In the past, kidney cancers were diagnosed only after they have become quite large or symptoms of flank pain, blood in the urine or palpable mass in the abdomen developed. But fortunately, most renal cell carcinoma (RCC) are now found incidentally (during evaluation of unrelated medical problems) by imaging studies such as an ultrasound, computerized axial tomography (CAT) scan or magnetic resonance imaging (MRI).
In addition to taking a complete medical history and performing a physical exam, your doctor will likely recommend blood and urine tests. If your doctor suspects a problem, or if you are at high risk of kidney cancer (see Risk Factors), you may also have one or more of the following tests to check for growths or tumors:
- Ultrasound Examination. An ultrasound isn't an X-ray. Instead, it uses high-frequency sound waves to generate images of your internal organs, such as your kidneys and bladder, onto a computer screen.
- Computerized Tomography (CT) or Magnetic Resonance Imaging (MRI) scan. CT scans use computers to create more detailed images than those produced by conventional X-rays. MRI scans use magnetic fields and radio waves to generate cross-sectional pictures of your body.
- Intravenous Pyelogram (IVP). In this older test, a contrast dye is injected into a vein in your arm. A series of X-rays is taken as the dye moves through your kidneys, ureters and bladder.
- Fine Needle Aspiration (FNA). Involves the insertion of a long, thin needle into the kidney in order to take a tiny sample of tissue (biopsy) for examination under a microscope. FNA is generally used if other tests have failed to prove the presence of a tumor. Biopsies are commonly performed on tumors that develop in a ureter or in the kidney pelvis—the area at the center of the kidneys where urine collects.

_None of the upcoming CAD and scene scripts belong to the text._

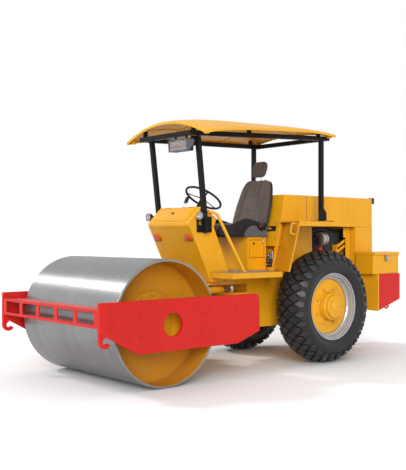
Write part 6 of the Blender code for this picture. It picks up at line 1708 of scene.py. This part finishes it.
# %% Toolbox and latch
softened("toolbox", "rear_unit", "yellow", 0.004)
softened("toolbox_lid", "toolbox_lid", "yellow", 0.004)
work = bmesh.new()
lid_low, lid_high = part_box("toolbox_lid")
face = max(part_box("toolbox")[1].x, lid_high.x) + 0.006
latch = Vector((face, 2.045, lid_low.z - 0.045))
for near, far, half, down, up in ((-0.008, 0.003, 0.026, 0.040, 0.026), (0.003, 0.014, 0.016, 0.028, 0.014)):
    add_box(work, latch + Vector((near, -half, -down)), latch + Vector((far, half, up)))
add_rod(work, latch + Vector((0.010, -0.022, -0.030)), latch + Vector((0.010, 0.022, -0.030)), 0.006, 12)
rounded(piece("toolbox_latch", work, "rear_unit", "steel"), 0.001, 2)
lip_foot, lip_top = lid_low.z - 0.010, lid_high.z - 0.002
boxes("toolbox_lid_lip", "toolbox_lid", "yellow", (
    ((face - 0.006, latch.y - 0.020, lid_low.z - 0.012), (face + 0.004, latch.y + 0.020, lid_high.z - 0.004)),
    ((face - 0.006, lid_low.y + 0.004, lip_foot), (face - 0.003, lid_high.y - 0.004, lip_top)),
    ((lid_low.x + 0.002, lid_low.y - 0.0045, lip_foot), (face - 0.003, lid_low.y - 0.0005, lip_top)),
), 0.001, 2)

# %% Plates round the engine bay
BAY_FLOOR, BAY_TOP = 0.991, 1.545
boxes("engine_bay_plates", "rear_unit", "yellow", (
    ((0.296, 0.950, BAY_FLOOR), (0.300, 1.110, BAY_TOP)), ((0.270, 1.1105, BAY_FLOOR), (0.300, 1.1145, BAY_TOP)),
    ((0.292, 1.740, BAY_FLOOR), (0.296, 1.8320, BAY_TOP)), ((0.292, 1.8325, BAY_FLOOR), (0.3745, 1.8365, BAY_TOP)),
    ((0.292, 1.700, 1.42), (0.296, 1.7395, BAY_TOP)),
), 0.0015, 2)
print("hood, engine and toolbox made")

# %% [markdown]
# ## Size
# The finished model is measured beside the CAD model, so a reader can see that the two agree.

# %% Measure and finish
low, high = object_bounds()
{"cad": [list(cad_low), list(cad_high)], "scene": [list(low), list(high)]}
print("CAD size:", [round(side, 3) for side in cad_high - cad_low])
print("scene size:", [round(side, 3) for side in high - low])
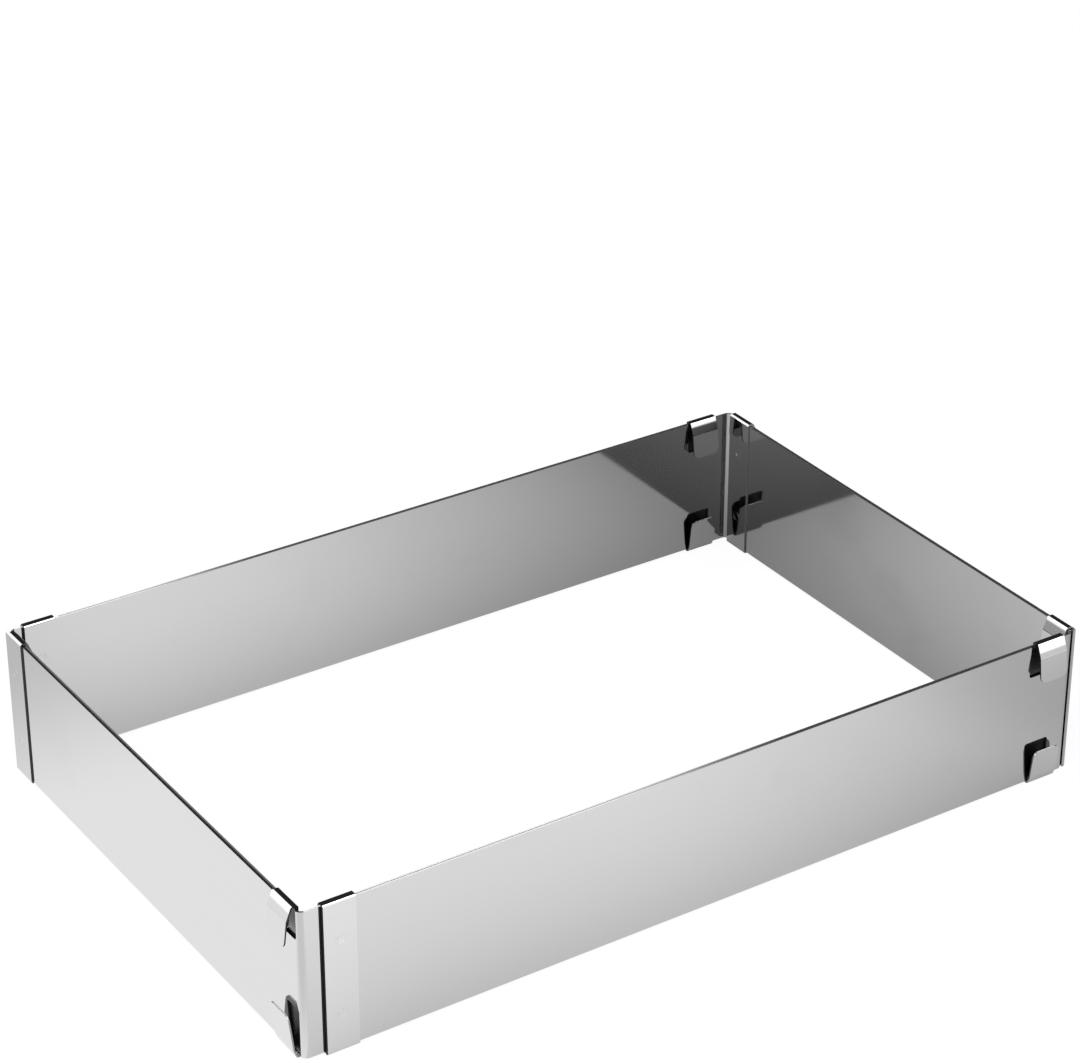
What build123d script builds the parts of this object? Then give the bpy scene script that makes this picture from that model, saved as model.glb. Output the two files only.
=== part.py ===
"""Adjustable cake frame: four L-shaped sheets whose arms overlap on every side and slide in welded clips.

Millimetres. +Z is up, X runs along the long sides and Y along the short ones. The origin is the middle
of the closed frame, on the surface that the clips' bottom folds stand on.
"""
from build123d import *
import math
import os

os.makedirs("parts", exist_ok=True)

# Closed frame, over the outer faces of its outer sheets
closed_length = 276.0
closed_width = 182.0

# Sheets
sheet_height = 49.0
sheet_thickness = 0.6
sheet_gap = 0.2
corner_radius = 2.4

# Distance from a corner's outer faces to the free end of the arm that comes towards it
long_outer_end = 7.1
long_inner_end = 5.5
short_outer_end = 0.9
short_inner_end = 3.6

# Notches that each sheet has behind the tabs that hang over it, measured from its own corner
long_notch_start = 8.6
long_notch_width = 9.4
short_notch_start = 2.4
short_notch_width = 6.6
long_top_notch = 11.0
long_bottom_notch = 14.0
short_top_notch = 9.5
short_bottom_notch = 16.1
notch_undercut = 1.6
notch_radius = 1.0

# Clips
clip_width = 10.4
clip_thickness = 0.5
clip_bend_radius = 0.25
clip_head_gap = 0.25
clip_side_gap = 0.1
shoulder_lean = 23.0
shoulder_radius = 2.0
top_shoulder = 3.6
bottom_shoulder = 1.8
tab_lean = 7.0
top_tab_reach = 12.1
long_bottom_tab_reach = 11.4
short_bottom_tab_reach = 14.0
tab_corner_radius = 2.2
corner_tab_inset = 1.4

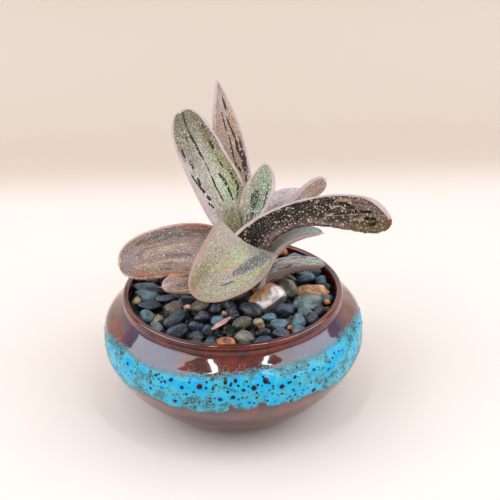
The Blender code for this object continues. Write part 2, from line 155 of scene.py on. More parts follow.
def new_piece(name, points, faces, finish, **marks):
    """Puts a surface into a mesh: points in millimetres, lists of faces with four or three corners, all
    turned to point outwards, and marks, which are one number or one colour for each point."""
    volume = 0.0
    for group in faces:
        a = points[group[:, 0]]
        for corner in range(1, group.shape[1] - 1):
            b = points[group[:, corner]]
            c = points[group[:, corner + 1]]
            volume += np.einsum("ij,ij->", a, np.cross(b, c))
    if volume < 0:
        faces = [group[:, ::-1] for group in faces]
    sizes = np.concatenate([np.full(len(group), group.shape[1]) for group in faces])
    mesh = bpy.data.meshes.new(name)
    mesh.vertices.add(len(points))
    mesh.vertices.foreach_set("co", (points * MM).astype(np.float32).ravel())
    mesh.loops.add(int(sizes.sum()))
    corners = np.concatenate([group.ravel() for group in faces]).astype(np.int32)
    mesh.loops.foreach_set("vertex_index", corners)
    mesh.polygons.add(len(sizes))
    mesh.polygons.foreach_set("loop_start", (np.cumsum(sizes) - sizes).astype(np.int32))
    mesh.update(calc_edges=True)
    mesh.shade_smooth()
    for title, values in marks.items():
        if values.ndim == 2:
            colours = np.column_stack([values, np.ones(len(values))])
            mark = mesh.attributes.new(title, "FLOAT_COLOR", "POINT")
            mark.data.foreach_set("color", colours.astype(np.float32).ravel())
        else:
            mark = mesh.attributes.new(title, "FLOAT", "POINT")
            mark.data.foreach_set("value", values.astype(np.float32))
    mesh.materials.append(finish)
    piece = bpy.data.objects.new(name, mesh)
    bpy.context.scene.collection.objects.link(piece)
    return piece


def paint(red, green, blue):
    """The light that a colour of 0 to 255 on a screen stands for, as a shader takes it."""
    parts = [((part / 255 + 0.055) / 1.055) ** 2.4 for part in (red, green, blue)]
    return (*parts, 1.0)


def feed(tree, node, inputs):
    """Gives a node's inputs, by name or number, their values or other nodes' outputs."""
    for key, value in inputs.items():
        if isinstance(value, bpy.types.NodeSocket):
            tree.links.new(value, node.inputs[key])
        else:
            node.inputs[key].default_value = value


def put(tree, kind, inputs=None, **settings):
    """Adds a node with its inputs and settings."""
    node = tree.nodes.new(kind)
    for name, value in settings.items():
        setattr(node, name, value)
    feed(tree, node, inputs or {})
    return node


def lay(tree, share, under, over, mode="MIX"):
    """One colour laid over another by a share from 0 to 1."""
    mixed = put(tree, "ShaderNodeMix", {0: share, 6: under, 7: over}, data_type="RGBA", blend_type=mode)
    return mixed.outputs[2]


def lay_numbers(tree, share, under, over):
    """One number laid over another by a share from 0 to 1."""
    return put(tree, "ShaderNodeMix", {0: share, 2: under, 3: over}, data_type="FLOAT").outputs[0]


def reckon(tree, operation, *values):
    """A sum, product or other reckoning of one or two numbers or outputs."""
    return put(tree, "ShaderNodeMath", dict(enumerate(values)), operation=operation).outputs[0]


def times(tree, product, *others):
    """The product of numbers or outputs."""
    for other in others:
        product = reckon(tree, "MULTIPLY", product, other)
    return product


def plus(tree, total, *others):
    """The sum of numbers or outputs."""
    for other in others:
        total = reckon(tree, "ADD", total, other)
    return total


def swing(tree, noise, size):
    """Noise centred on 0 and made that many times as large."""
    return times(tree, reckon(tree, "SUBTRACT", noise, 0.5), size)


def between(tree, value, low, high, start=0.0, end=1.0):
    """Start where the value is below low, end where it is above high, and a smooth step between."""
    inputs = {"Value": value, "From Min": low, "From Max": high, "To Min": start, "To Max": end}
    return put(tree, "ShaderNodeMapRange", inputs, interpolation_type="SMOOTHSTEP").outputs[0]


def mottle(tree, place, size, detail=3.0, stretch=None):
    """Noise of about that size in millimetres, 0.5 on average."""
    if stretch:
        place = put(tree, "ShaderNodeMapping", {"Vector": place, "Scale": stretch}).outputs[0]
    inputs = {"Vector": place, "Scale": 1 / (size * MM), "Detail": detail, "Roughness": 0.6}
    return put(tree, "ShaderNodeTexNoise", inputs).outputs[0]


def cells(tree, place, scale):
    """How far it is to the nearest of many random points, so many to a metre, in units of their pitch."""
    return put(tree, "ShaderNodeTexVoronoi", {"Vector": place, "Scale": scale}).outputs["Distance"]


def mark_of(tree, title):
    """A mark of the mesh as a number."""
    return put(tree, "ShaderNodeAttribute", attribute_name=title).outputs["Fac"]


def parts_of(tree, place):
    """A place's width, depth and height."""
    return put(tree, "ShaderNodeSeparateXYZ", {0: place}).outputs


def raised(tree, height, depth, strength=1.0):
    """The surface's normal, tilted by a relief of that depth in metres."""
    return put(tree, "ShaderNodeBump", {"Height": height, "Distance": depth, "Strength": strength}).outputs[0]


def new_finish(name):
    """A material with only its shader and output: returns it, its tree, its shader and the place on the
    piece."""
    finish = bpy.data.materials.new(name)
    finish.use_nodes = True
    tree = finish.node_tree
    place = put(tree, "ShaderNodeTexCoord").outputs["Object"]
    return finish, tree, tree.nodes["Principled BSDF"], place


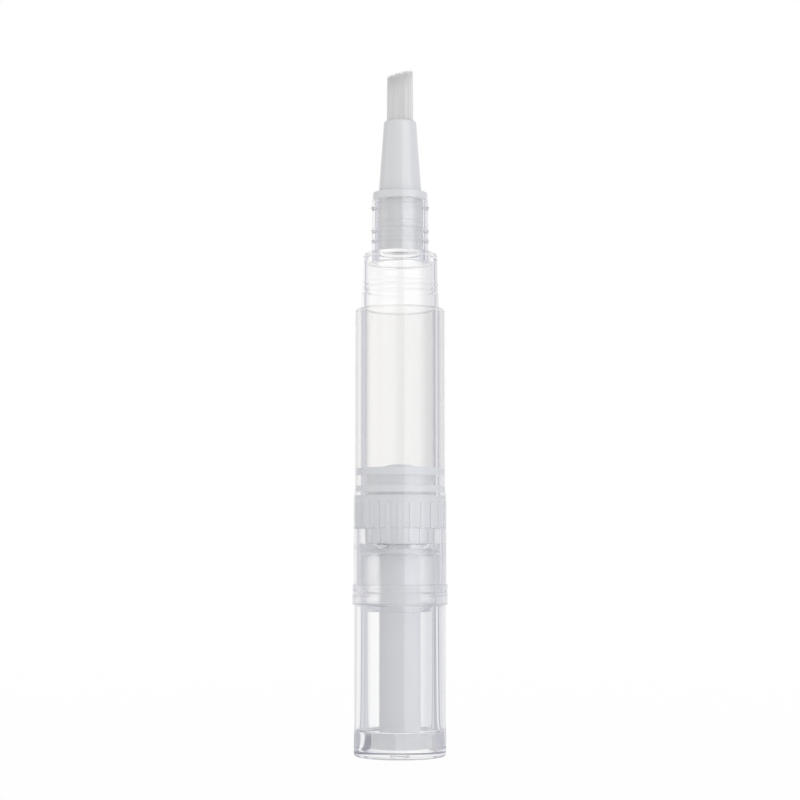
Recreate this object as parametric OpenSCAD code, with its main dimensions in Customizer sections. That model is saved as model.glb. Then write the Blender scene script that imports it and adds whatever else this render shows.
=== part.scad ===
// Twist-up nail oil pen with a brush tip, standing on its twist knob with the cap off.
// The knob turns the drive tube, the tube turns the keyed spindle, and the spindle screws
// up through the fixed nut and pushes the piston towards the brush.

/* [Barrel] */
// Outer diameter of the hazy grip
grip_d = 12.5; // [12:0.1:14]
// Wall of the grip around the oil chamber
grip_wall = 1.5; // [1.2:0.05:1.6]
// Length of the grip, from the collar to the step at the neck
grip_len = 38.5; // [34:0.1:60]
// How far the tail end stands out from the grip, on each side
tail_flare = 0.18; // [0.05:0.01:0.4]
// Wall of the tail around its wide bore
tail_wall = 0.78; // [0.6:0.02:0.9]
// Depth of the wide bore in the tail
tail_bore_len = 7.7; // [7:0.1:7.9]
// Wall of the clear neck that the cap pushes onto
neck_wall = 0.49; // [0.45:0.01:0.8]
// Length of the neck, from the step to the shoulder
neck_len = 7.9; // [7:0.1:12]
// How far the neck's thicker foot stands out
seat_lip = 0.16; // [0.05:0.01:0.2]
// How far the two cap beads stand out from the neck
cap_bead = 0.2; // [0.1:0.02:0.2]
// Thickness of the shoulder above the chamber
shoulder_wall = 1.5; // [1:0.1:2.5]
// Bore of the spout that holds the brush head's plug
spout_bore_d = 6.3; // [6:0.1:7]
// Wall of the spout
spout_wall = 0.8; // [0.6:0.05:1]
// Length of the spout
spout_len = 7.2; // [6:0.1:10]

/* [Twist knob and collar] */
// Height of the knob that the pen stands on
knob_h = 20.6; // [16:0.1:26]
// How far the knob's side lies inside the collar's rim
knob_inset = 0.25; // [0.1:0.05:0.4]
// Wall of the knob around its bore
knob_wall = 1.67; // [1.5:0.01:1.8]
// Solid floor under the hex socket
knob_floor = 1.1; // [0.8:0.1:2]
// Rounding of the knob's bottom edge
knob_round = 0.4; // [0.2:0.05:0.6]
// Height of the collar's visible rim
collar_h = 2.8; // [2:0.1:4]
// How far the rim stands out from the tail of the barrel
collar_lip = 0.17; // [0.05:0.01:0.4]
// Length of the collar's spigot inside the barrel
spigot_len = 4.3; // [3:0.1:4.6]
// Gap between the knob and the collar
turn_gap = 0.1; // [0.05:0.05:0.3]

/* [Click crown and spring] */
// Number of crown teeth, one click for each
crown_teeth = 12; // [9:3:15]
// Height of the crown teeth
tooth_h = 0.75; // [0.5:0.05:0.8]
// Thickness of the click spring
spring_t = 0.5; // [0.4:0.05:0.55]

/* [Drive tube] */
// Outer diameter of the drive tube
tube_d = 5.72; // [5.4:0.02:6]
// Wall of the drive tube around the spindle
tube_wall = 0.66; // [0.5:0.02:0.7]
// Width of the hex foot across its corners
hex_d = 5.9; // [5.4:0.1:6.4]
// Height of the hex foot
hex_h = 2.3; // [1.8:0.1:3]

/* [Spindle and nut] */
// Width of the spindle across its two flats
flats_w = 2.9; // [2.6:0.1:3]
// Depth of the spindle's thread
thread_depth = 0.5; // [0.4:0.05:0.55]
// Rise of the thread in one turn
lead = 1.5; // [1.2:0.1:2]
// Clearance of the nut's thread around the spindle's
thread_gap = 0.16; // [0.15:0.01:0.2]
// Length of the nut
nut_len = 6.6; // [6:0.1:8]
// Length of the thread inside the nut
nut_thread_len = 2.2; // [1.8:0.1:2.6]
// Number of ribs around the nut
nut_ribs = 20; // [16:1:24]
// How far the ribs stand out from the nut
rib_h = 0.26; // [0.15:0.01:0.3]

/* [Piston] */
// Height of the piston between its two lips
piston_h = 2.8; // [2.4:0.1:4]
// Height of the piston's domed top
dome_h = 1.05; // [0.6:0.05:2]

/* [Brush head] */
// Height of the nozzle's flange on the spout
flange_h = 1.1; // [0.8:0.1:1.6]
// Length of the nozzle's cone
cone_len = 10.2; // [8:0.1:14]
// Diameter of the cone at its foot
cone_foot_d = 6.1; // [5.6:0.1:6.6]
// Diameter of the cone at its tip
cone_tip_d = 4.6; // [4.4:0.1:5]
// Diameter of the hole for the tuft
tuft_hole_d = 3.8; // [3.6:0.05:3.9]
// Free length of the tuft on its long side
tuft_len = 7.3; // [6:0.1:9]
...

FNAs are not routinely used when kidney cancer is suspected due to their high rate of false negatives.
Tests to Determine Whether Cancer has Spread (Metastasized)
If signs of kidney cancer are confirmed, the next step is to determine whether the cancer has spread outside of the kidneys (metastasized). This usually means more tests, including additional blood tests, an ultrasound of your liver, a CT scan, a chest X-ray or a bone scan. A bone scan is a test in which you are given a small amount of a radioactive material that is then taken up by your bones. Tumors absorb even more of this material and show up as a black area when a special camera scans your body.